Equation (14) is equivalent to

$${\text{Reduction\% }} = \frac{1}{P}\mathop \sum \limits_{i = 1}^{P} \frac{{N \times {\text{Trial length}}_{N} \left( i \right)_{\text{NTL}} - m \times {\text{Trial length}}_{m} \left( i \right)_{\text{TL}} }}{{N \times {\text{Trial length}}_{N} \left( i \right)_{\text{NTL}} }} \times 100{\text{\% }}$$

(15)

where \(N\) is the maximum number of training trials (\(N\) = 90) from the current BCI user and \(m\) is the minimum number of trials at which TL performance is at least equivalent to NTL performance where \(m\) ranges from 10 to 90 trials.

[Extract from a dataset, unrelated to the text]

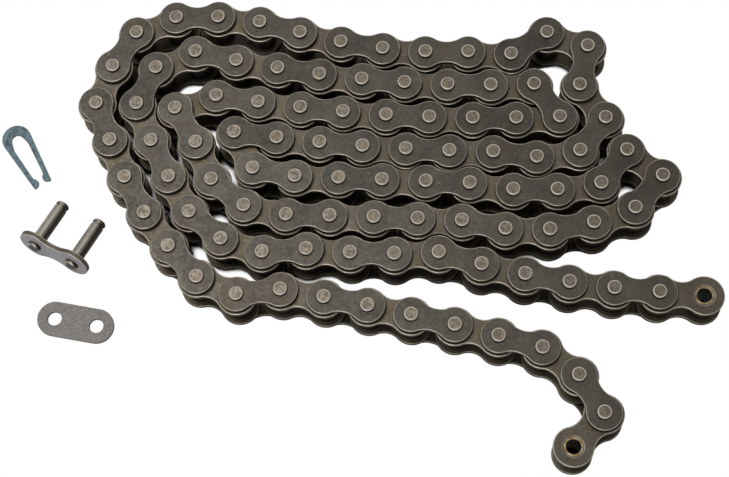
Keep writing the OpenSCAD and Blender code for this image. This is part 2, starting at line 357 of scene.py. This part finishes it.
def spring_clip_steel():
    """Blue-grey zinc with dark scratches and brown showing at its edges."""
    s = Shader("blue_zinc_clip")
    clouds = s.spread(s.noise(3.0, 4.0), 0.35, 0.65)
    colour = s.mix(clouds, linear(84, 104, 112), linear(112, 132, 140))
    grain = s.noise(0.25, 4.0, offset=0.5)
    colour = s.mix(s.spread(grain, 0.4, 0.7, 0.0, 0.4), colour, linear(92, 112, 120))
    scratches = s.spread(s.noise(1.9, 6.0, offset=0.2, stretch=(2.6, 0.8, 1.0)), 0.56, 0.63, 0.0, 0.75)
    colour = s.mix(scratches, colour, linear(50, 58, 60))
    colour = s.mix(s.times(s.hairlines(3.4, 0.02, 0.9), 0.7), colour, linear(56, 58, 54))
    colour = s.mix(s.wall(UP), colour, linear(110, 112, 104))
    rim = s.spread(s.noise(1.2, 3.0, offset=0.8), 0.4, 0.6)
    colour = s.mix(s.rounded_edge(UP), colour, s.mix(rim, linear(88, 84, 72), linear(140, 152, 154)))
    return s.finish(colour, 0.46, 0.6, s.plus(grain, scratches), 0.015)


# ---- the chain ----


def round_the_edges(node, width_mm):
    """Joins the split faces of a CAD solid, merges its flat ones and rounds its sharp edges."""
    weld = node.modifiers.new("weld", "WELD")
    weld.merge_threshold = WELD_MM * MM
    merge = node.modifiers.new("merge_flat_faces", "DECIMATE")
    merge.decimate_type = "DISSOLVE"
    merge.angle_limit = math.radians(FLAT_DEGREES)
    bevel = node.modifiers.new("round_edges", "BEVEL")
    bevel.width = width_mm * MM
    bevel.segments = BEVEL_SEGMENTS
    bevel.limit_method = "ANGLE"
    bevel.angle_limit = math.radians(SHARP_DEGREES)
    bevel.use_clamp_overlap = True
    smooth = node.modifiers.new("flat_faces_flat", "WEIGHTED_NORMAL")
    smooth.weight = 100
    smooth.keep_sharp = False


def dress(node, material, width_mm):
    """Gives a CAD node its material and edges rounded to width_mm."""
    node.data.materials.clear()
    node.data.materials.append(material)
    for face in node.data.polygons:
        face.use_smooth = True
    round_the_edges(node, width_mm)


def connecting_link_axes():
    """Direction of the loose link's two pins, and the direction from one pin to the other."""
    mounts = {m["name"]: m for m in record["mounts"]}
    first, second = mounts["connecting_pin_a_free_end"], mounts["connecting_pin_b_free_end"]
    apart = Vector(second["pos_m"]) - Vector(first["pos_m"])
    return tuple(first["axis"]), tuple(apart.normalized())


def dress_the_chain():
    """Each of the record's material slots has a material and the width of its rounded edges in mm."""
    slots = {entry["node"]: entry["material_slot"] for entry in record["subparts"]}
    along_pins, across_pins = connecting_link_axes()
    finishes = {
        "outer_plate": (outer_plate_steel(), 0.34),
        "inner_plate": (inner_plate_steel(), 0.42),
        "rejoined_plate": (rejoined_plate_steel(), 0.34),
        "pin": (pin_steel(), 0.09),
        "bush": (bush_steel(), 0.16),
        "roller": (roller_steel(), 0.3),
        "connecting_plate": (connecting_plate_steel(along_pins), 0.3),
        "connecting_pin": (connecting_pin_steel(along_pins, across_pins), 0.12),
        "cover_plate": (cover_plate_steel(), 0.2),
        "spring_clip": (spring_clip_steel(), 0.18),
    }
    for name, node in nodes.items():
        material, width_mm = finishes[slots[name]]
        dress(node, material, width_mm)


# ---- floor, light and camera ----


def open_bores():
    """Middles of the chain's open bushes, which are the long bores among the record's mounts."""
    bores = [m for m in record["mounts"] if m["kind"] == "bore"]
    return [tuple(m["pos_m"]) for m in bores if m["dims"]["length_mm"] > LONGEST_PLATE_BORE_MM]


def pale_floor(height):
    """White to the camera, with painted shade where the chain shuts it in and a painted shadow under
    each open bore; plain grey to every other ray.
    """
    s = Shader("pale_floor")
    s.finish(linear(205, 205, 205), 0.9, 0.0)
    s.surface.inputs["Specular IOR Level"].default_value = 0.0
    # Openness below which the floor gets painted shade, raised under each open bore to paint a shadow
    # there
    limit = 0.27
    under_bush, beside_bush = 3.5 * MM, 4.5 * MM
    for place in open_bores():
        away = s.against(s.place, "DISTANCE", (place[0], place[1], height))
        limit = s.plus(limit, s.spread(away, under_bush, beside_bush, 0.4, 0.0))
    open_share = s.math("DIVIDE", s.openness(14.0, 64), limit)
    glow = s.add("ShaderNodeEmission")
    s.put(s.spread(open_share, 0.8, 1.1), glow.inputs["Strength"])
    blend = s.add("ShaderNodeMixShader")
    s.join(s.add("ShaderNodeLightPath").outputs["Is Camera Ray"], blend.inputs["Fac"])
    s.join(s.surface.outputs["BSDF"], blend.inputs[1])
    s.join(glow.outputs["Emission"], blend.inputs[2])
    s.join(blend.outputs["Shader"], s.output.inputs["Surface"])
    turns = [(-1, -1), (1, -1), (1, 1), (-1, 1)]
    corners = [(x * FLOOR_HALF, y * FLOOR_HALF, height) for x, y in turns]
    mesh = bpy.data.meshes.new("floor")
    mesh.from_pydata(corners, [], [(0, 1, 2, 3)])
    floor = bpy.data.objects.new("floor", mesh)
    floor.data.materials.append(s.material)
    bpy.context.scene.collection.objects.link(floor)


def soft_light(name, place, target, size, power):
    """A round lamp at place, turned to target."""
    data = bpy.data.lights.new(name, "AREA")
    data.shape = "DISK"
    data.size = size
    data.energy = power
    light = bpy.data.objects.new(name, data)
    light.location = place
    light.rotation_euler = (Vector(target) - Vector(place)).to_track_quat("-Z", "Y").to_euler()
    bpy.context.scene.collection.objects.link(light)


def studio_light(centre):
    """Soft light from above and from the camera's side, with weaker light behind."""
    world = bpy.data.worlds.new("studio")
    world.use_nodes = True
    background = world.node_tree.nodes["Background"]
    background.inputs["Color"].default_value = (1.0, 1.0, 1.0, 1.0)
    background.inputs["Strength"].default_value = 0.2
    bpy.context.scene.world = world
    soft_light("overhead", centre + Vector((-0.35, 0.15, 1.05)), centre, 0.8, 4.2)
    soft_light("front", centre + Vector((-0.25, -1.0, 0.75)), centre, 0.7, 3.8)
    soft_light("back", centre + Vector((0.35, 1.0, 0.45)), centre, 0.8, 3.4)


def camera_view():
    """The camera of the reference view, turned and rolled about a point of the mid-plane."""
    azimuth, elevation, roll = math.radians(-9.91), math.radians(71.13), math.radians(-9.35)
    target = Vector((-73.95, 77.92, 0.0)) * MM
    distance = 667.99 * MM
    ahead = Vector((math.sin(azimuth), math.cos(azimuth), 0.0))
    forward = math.cos(elevation) * ahead - math.sin(elevation) * Vector(UP)
    level = Vector((math.cos(azimuth), -math.sin(azimuth), 0.0))
    over = level.cross(forward)
    right = math.cos(roll) * level + math.sin(roll) * over
    top = math.cos(roll) * over - math.sin(roll) * level
    data = bpy.data.cameras.new("camera")
    data.sensor_width = 36
    data.lens = 90.70
    data.clip_start = 0.01
    camera = bpy.data.objects.new("camera", data)
    turn = Matrix((right, top, -forward)).transposed()
    camera.matrix_world = Matrix.Translation(target - forward * distance) @ turn.to_4x4()
    bpy.context.scene.collection.objects.link(camera)
    bpy.context.scene.camera = camera


dress_the_chain()
low, high = Vector(cad_box[0]), Vector(cad_box[1])
pale_floor(low.z - FLOOR_GAP)
studio_light((low + high) / 2)
camera_view()
bpy.context.scene.view_settings.view_transform = "Standard"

To guarantee that TL will improve or at least achieve the same average performance accuracy obtained for the NTL case, we checked if the TL average performance accuracy at \(m\) training trials was similar to or outperforms the average performance accuracy of NTL case at 90 training trials. If this condition is not satisfied, we consider statistical comparisons at training set sizes \(> m\) until this condition is satisfied.